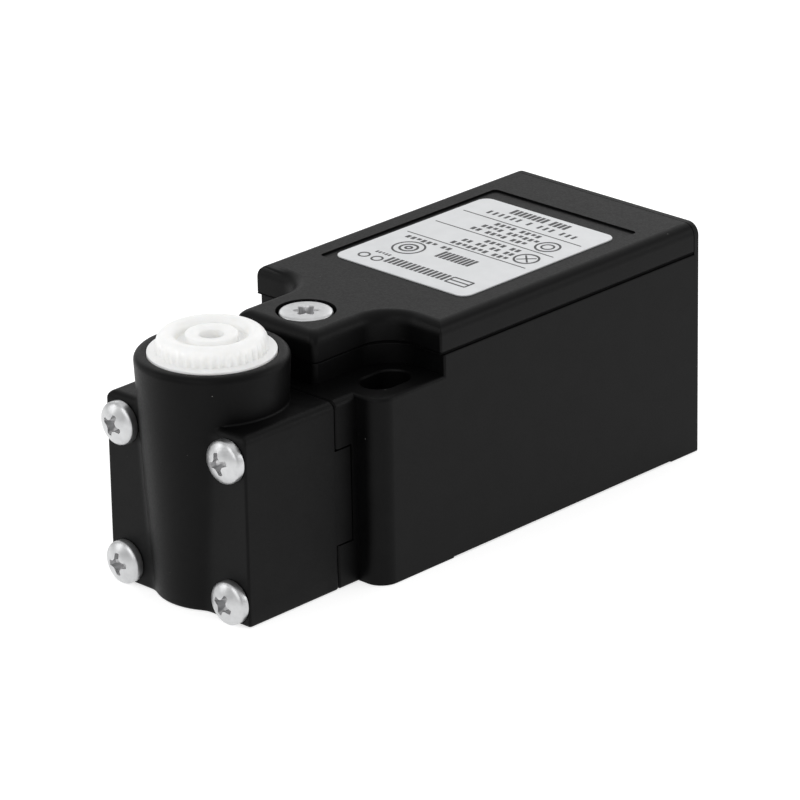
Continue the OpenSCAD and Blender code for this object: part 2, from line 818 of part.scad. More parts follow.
module clamp_plates() {
  color(steel) at_shoulder() both_pairs() both_sides() difference() {
    translate([terminal_x - clamp_w / 2, terminal_y - clamp_w / 2, clamp_z[0]])
      cube([clamp_w, clamp_w, clamp_z[1] - clamp_z[0]]);
    translate([terminal_x, terminal_y, 0]) cylinder(r = terminal_r + fit, h = top_h);
  }
}

housing();
cover();
cover_gasket();
cover_screw();
cover_screw_ring();
cover_screw_insert();
label();
head_housing();
head_screws();
head_gasket();
spindle();
cam();
spindle_clip();
spindle_seal();
thrust_washer();
head_plunger();
plunger_spring();
plunger_bushing();
plunger_seal();
contact_base();
contact_lid();
contact_carriage();
carriage_spring();
bridge_front();
bridge_rear();
contact_spring_front();
contact_spring_rear();
fixed_contact_13();
fixed_contact_14();
fixed_contact_23();
fixed_contact_24();
terminal_screws();
clamp_plates();
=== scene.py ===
import json
import math

import bmesh
import bpy
from mathutils import Matrix, Vector


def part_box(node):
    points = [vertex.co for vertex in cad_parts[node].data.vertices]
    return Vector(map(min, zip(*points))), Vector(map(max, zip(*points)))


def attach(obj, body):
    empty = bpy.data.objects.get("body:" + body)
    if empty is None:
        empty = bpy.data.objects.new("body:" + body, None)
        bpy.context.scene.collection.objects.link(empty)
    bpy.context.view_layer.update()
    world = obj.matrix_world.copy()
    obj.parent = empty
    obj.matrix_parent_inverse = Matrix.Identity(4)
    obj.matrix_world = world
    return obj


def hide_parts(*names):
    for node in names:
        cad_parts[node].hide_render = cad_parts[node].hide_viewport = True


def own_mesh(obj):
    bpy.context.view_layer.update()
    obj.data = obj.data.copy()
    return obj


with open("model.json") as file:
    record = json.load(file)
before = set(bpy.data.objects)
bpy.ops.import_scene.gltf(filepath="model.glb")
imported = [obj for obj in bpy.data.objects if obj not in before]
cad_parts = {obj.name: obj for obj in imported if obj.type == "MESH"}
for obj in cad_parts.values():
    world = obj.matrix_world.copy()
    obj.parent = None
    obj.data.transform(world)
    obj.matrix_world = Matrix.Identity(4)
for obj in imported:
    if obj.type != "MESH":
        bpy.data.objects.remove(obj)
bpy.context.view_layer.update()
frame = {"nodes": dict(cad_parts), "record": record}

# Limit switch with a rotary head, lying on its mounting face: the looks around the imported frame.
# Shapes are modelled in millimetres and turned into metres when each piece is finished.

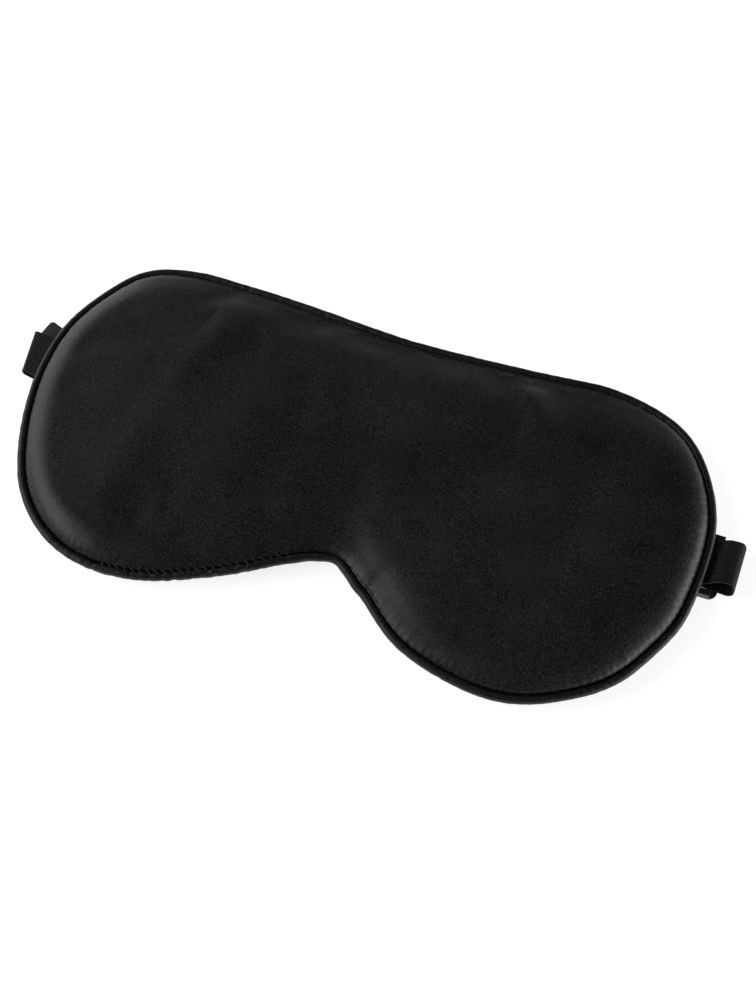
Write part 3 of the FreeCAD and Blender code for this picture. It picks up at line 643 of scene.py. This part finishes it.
def add_hem(points, faces, level):
    """Adds the seam allowance, which turns in under the edge, to a net's first ring."""
    edge, normals, _ = outline(NET_COUNT)
    made = [points]
    ring, total = range(NET_COUNT), len(points)
    for inset in np.linspace(SEAM_INSET, HEM_INSET, 4)[1:]:
        flat = edge - inset * normals
        made.append(np.column_stack([flat, np.full(NET_COUNT, level)]))
        new = range(total, total + NET_COUNT)
        for i in range(NET_COUNT):
            j = (i + 1) % NET_COUNT
            faces.append([ring[i], ring[j], new[j], new[i]])
        ring = new
        total += NET_COUNT
    return np.concatenate(made), faces


def turn_outwards(made):
    """Makes the faces of a mesh point outwards."""
    work = bmesh.new()
    work.from_mesh(made.data)
    bmesh.ops.recalc_face_normals(work, faces=work.faces[:])
    work.to_mesh(made.data)
    work.free()


def stuff(made, held, pressure, slack, cap, frames=24):
    """Cloth simulation of a cover with a little slack over its wadding.

    The seam is held fast and the rest is held loosely, as by the wadding. Each point's
    travel is eased so that it stays under the cap.
    """
    rest = coordinates(made.data)
    group = made.vertex_groups.new(name="held")
    for weight in (1.0, WADDING_HOLD):
        members = np.flatnonzero(held == (weight == 1.0))
        group.add([int(i) for i in members], weight, "REPLACE")
    cloth = made.modifiers.new("Cloth", "CLOTH")
    settings = cloth.settings
    settings.quality = 8
    settings.mass = 0.2
    settings.tension_stiffness = settings.compression_stiffness = 80
    settings.shear_stiffness = 32
    settings.bending_stiffness = 20
    settings.air_damping = 2
    settings.vertex_group_mass = group.name
    settings.shrink_min = -slack
    settings.use_pressure = True
    settings.uniform_pressure_force = pressure
    settings.effector_weights.gravity = 0
    cloth.point_cache.frame_start, cloth.point_cache.frame_end = 1, frames
    for step in range(1, frames + 1):
        bpy.context.scene.frame_set(step)
    graph = bpy.context.evaluated_depsgraph_get()
    settled = coordinates(made.evaluated_get(graph).data)
    made.modifiers.clear()
    made.vertex_groups.clear()
    bpy.context.scene.frame_set(1)
    travel = settled - rest
    far = np.linalg.norm(travel, axis=1, keepdims=True)
    move_points(made.data, rest + travel * cap / (cap + far))


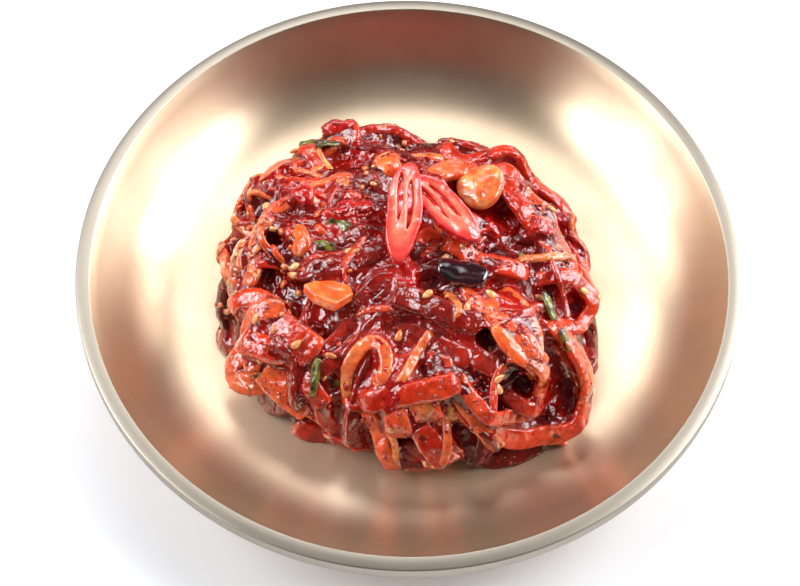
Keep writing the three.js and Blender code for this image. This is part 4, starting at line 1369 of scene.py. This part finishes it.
def ovalOutline(long, wide, x=0.0, y=0.0, count=72, wave=0.0):
    points = []
    for turn in (2 * math.pi * k / count for k in range(count)):
        uneven = 1 + wave * math.cos(3 * turn + 1)
        points.append((x + long / 2 * math.cos(turn) * uneven, y + wide / 2 * math.sin(turn) * uneven))
    return points


def chiliSlice(name, node, seed):
    long, wide, thick = toppingForms[name]["size"]
    outlines = [ovalOutline(long, wide)]
    for side in (-1, 1):
        x, y = (side * 0.04 - 0.1) * long, side * 0.15 * wide
        outlines.append(ovalOutline(0.5 * long, 0.16 * wide, x, y, 40, 0.1))
    points, faces = plate(outlines, thick, 0.55, 0.2)
    ground, groundFaces = plate([ovalOutline(0.6 * long, 0.5 * wide, -0.1 * long, 0, 48)], 0.9, 0.3, 0.25)
    ground[:, 2] -= 0.35
    faces += [[len(points) + k for k in face] for face in groundFaces]
    onGround = np.arange(len(points) + len(ground)) >= len(points)
    points = np.concatenate((points, ground))
    fromMiddle = np.hypot(points[:, 0] / (long / 2), points[:, 1] / (wide / 2))
    rind = 1 - np.clip((1 - fromMiddle) * wide / 2 / 1.9, 0, 1)
    beside = np.exp(-((np.abs(points[:, 1]) / wide - 0.13) / 0.07) ** 2)
    hollow = beside * np.clip(1 - np.abs(points[:, 0] / long + 0.1) / 0.3, 0, 1)
    hollow[onGround] = 0
    points[:, 2] -= 0.8 * hollow * (points[:, 2] > 0)  # the seed space lies lower than the wall
    points = bumpy(points, 3.2, 0.3, seed, (0, 0, -30.0))
    points[:, 2] -= points[:, 0] ** 2 / (2 * chiliBend)
    points[:, 1] += 0.25 * np.sin(points[:, 0] * 0.35 + seed)
    rind = np.where(onGround, 0.93, np.clip(rind - 0.5 * hollow, 0, 1))
    addTopping(name, node, points, faces, chiliRed, rind)


def carrotSlice():
    long, wide, thick = toppingForms["carrotSlice"]["size"]
    corners = ((-1, 0.1), (-0.55, 0.72), (0.25, 1), (0.8, 0.62), (1, -0.05), (0.35, -1), (-0.5, -0.62))
    points, faces = plate([[(x * long / 2, y * wide / 2) for x, y in corners]], thick, 0.35, 0.2)
    points = bumpy(points, 2.4, 0.35, 3, (0, 0, -20.0))
    points[:, 2] += 0.012 * points[:, 0] ** 2 - 0.01 * points[:, 1] ** 2
    addTopping("carrotSlice", "carrot_slice", points, faces, food["carrot"])


def garlicSlice():
    long, wide, thick = toppingForms["garlicSlice"]["size"]
    points, faces = ballPoints(5)
    uneven = 1 + 0.06 * np.cos(3 * np.arctan2(points[:, 1], points[:, 0]) + 1)
    points = np.stack((points[:, 0] * uneven * long / 2, points[:, 1] * uneven * wide / 2,
                       squarish(points[:, 2], 0.7) * thick / 2), axis=1)
    points = bumpy(points, 3.0, 0.25, 8, (0, 0, -12.0))
    addTopping("garlicSlice", "garlic_slice", points, faces, food["garlic"])


def darkPiece():
    long, wide, thick = toppingForms["darkPiece"]["size"]
    rings, sides, points = 44, 28, []
    for along in (i / (rings - 1) for i in range(rings)):
        close = math.sqrt(max(0.0, 1 - (1 - min(1, min(along, 1 - along) * 12)) ** 2))
        half = wide / 2 * (0.45 + 0.55 * math.sin(math.pi * along) ** 0.7) * (0.15 + 0.85 * close)
        halfThick = thick / 2 * (0.2 + 0.8 * close)
        for turn in (2 * math.pi * k / sides for k in range(sides)):
            y = float(squarish(math.cos(turn), 0.7)) * half
            z = float(squarish(math.sin(turn), 0.5)) * halfThick
            points.append(((along - 0.5) * long, y, z - 0.05 * y * y + 0.1))
    points = bumpy(np.array(points), 3.4, 0.4, 4, (0, 0, -14.0))
    addTopping("darkPiece", "dark_piece", points, ringFaces(rings, sides), food["dark skin"])


chiliSlice("redChiliSlice1", "red_chili_slice_1", 1)
chiliSlice("redChiliSlice2", "red_chili_slice_2", 4)
carrotSlice()
garlicSlice()
darkPiece()
print("toppings set down")


# ---- floor, light and surroundings ----

studio = {
    "floor": colour(250, 250, 252),
    "surroundings": (0.94, 0.95, 1.0, 1.0),
    "surroundingsStrength": 0.05,
    # each: heading and height in degrees, metres away, width, height, brightness, soft edge, panes, colour
    "boxes": (
        (14, 41, 1.1, 1.4, 0.92, 14.0, 0.5, 4, (0.95, 0.97, 1.0)),
        (31, 14, 1.15, 1.3, 0.5, 8.5, 0.7, 1, (0.95, 0.97, 1.0)),
        (179, 38, 1.1, 1.35, 0.87, 14.0, 0.5, 4, (0.95, 0.97, 1.0)),
        (118, 49, 1.1, 0.8, 0.7, 4.0, 0.9, 1, (0.95, 0.97, 1.0)),
        (90, 52, 1.1, 0.9, 0.8, 2.6, 0.8, 1, (0.96, 0.97, 1.0)),
        (92, 58, 1.1, 0.34, 0.26, 6.0, 0.25, 1, (0.93, 0.96, 1.0)),
        (-80, 76, 1.2, 1.2, 0.8, 0.25, 0.9, 1, (0.97, 0.98, 1.0)),
    ),
    "bars": 0.28,  # how much of a box the bars between its panes take
}


def makeFloor(settings):
    corners = [(x, y, -0.0002) for x, y in ((-4, -4), (4, -4), (4, 4), (-4, 4))]
    floor = makeMesh("tableTop", corners, [(0, 1, 2, 3)])
    material, shader, place = newMaterial("pale table")
    shade = ranged(noise(place, 3, 2), 0.3, 0.7, 0.0, 0.04)
    feed(shader.inputs["Base Color"], mixColours(shade, settings["floor"], (0.7, 0.72, 0.75, 1)))
    feed(shader.inputs["Roughness"], 0.6)
    floor.data.materials.append(material)


def boxGlow(tree, softEdge, panes, bars):
    # How bright a box is over its face: softer to its edge, and darker at the bars between its panes.
    face = wire(tree, "ShaderNodeNewGeometry", output="Parametric")
    offCentre = vectorMaths("MULTIPLY", vectorMaths("SUBTRACT", face, (0.5, 0.5, 0)), (2, 2, 0))
    glow = ranged(vectorMaths("LENGTH", offCentre), 1 - softEdge, 1.0, 1.0, 0.05, smooth=True)
    if panes > 1:
        for part, count in zip(parted(face), (panes, max(2, panes - 1))):
            fromBar = maths("PINGPONG", part * count, 0.5)
            glow = glow * ranged(fromBar, bars / 2 - 0.04, bars / 2 + 0.04, 0.1, 1.0)
    return glow


def makeLights(settings):
    for number, box in enumerate(settings["boxes"]):
        heading, rise, away, width, height, bright, softEdge, panes, tint = box
        light = bpy.data.lights.new("softbox%d" % (number + 1), "AREA")
        light.shape, light.size, light.size_y = "ELLIPSE", width, height
        light.energy, light.color = bright * math.pi * width * height * math.pi / 4, tint
        light.use_nodes = True
        glow = boxGlow(light.node_tree, softEdge, panes, settings["bars"])
        feed(light.node_tree.nodes["Emission"].inputs["Strength"], glow)
        direction = Vector((cosine(rise) * cosine(heading), cosine(rise) * sine(heading), sine(rise)))
        place = Vector((0, 0, 0.02)) + direction * away
        turned = direction.to_track_quat("Z", "Y").to_matrix().to_4x4()
        addObject(light.name, light).matrix_world = Matrix.Translation(place) @ turned


def makeSurroundings(settings):
    world = bpy.data.worlds.new("studio")
    world.use_nodes = True
    back = world.node_tree.nodes["Background"]
    feed(back.inputs["Color"], settings["surroundings"])
    feed(back.inputs["Strength"], settings["surroundingsStrength"])
    bpy.context.scene.world = world


makeFloor(studio)
makeLights(studio)
makeSurroundings(studio)
bpy.context.scene.view_settings.view_transform = "Standard"
print("studio set")
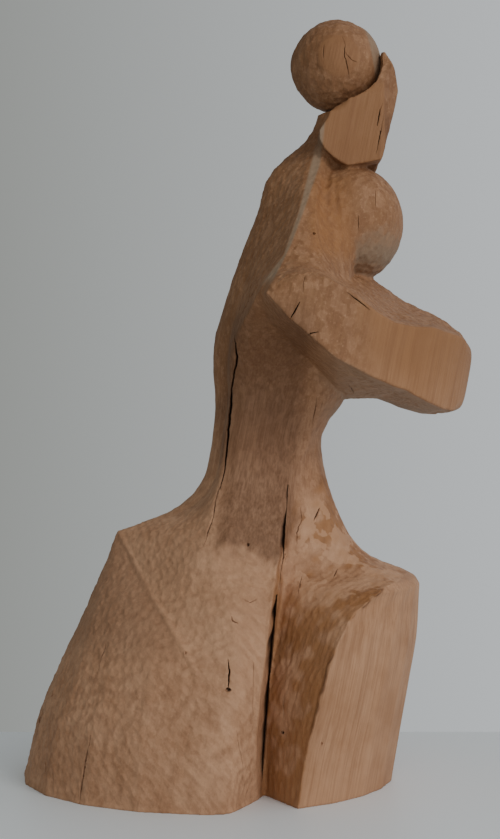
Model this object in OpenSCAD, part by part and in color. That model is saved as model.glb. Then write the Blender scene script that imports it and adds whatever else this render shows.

::::::::

Aim of the task: This exercise asks for the lines from the line with "spindle_seal();" to the line with "if empty is", both lines included, set down exactly and with nothing else.

The output:
spindle_seal();
thrust_washer();
head_plunger();
plunger_spring();
plunger_bushing();
plunger_seal();
contact_base();
contact_lid();
contact_carriage();
carriage_spring();
bridge_front();
bridge_rear();
contact_spring_front();
contact_spring_rear();
fixed_contact_13();
fixed_contact_14();
fixed_contact_23();
fixed_contact_24();
terminal_screws();
clamp_plates();
=== scene.py ===
import json
import math

import bmesh
import bpy
from mathutils import Matrix, Vector


def part_box(node):
    points = [vertex.co for vertex in cad_parts[node].data.vertices]
    return Vector(map(min, zip(*points))), Vector(map(max, zip(*points)))


def attach(obj, body):
    empty = bpy.data.objects.get("body:" + body)
    if empty is None:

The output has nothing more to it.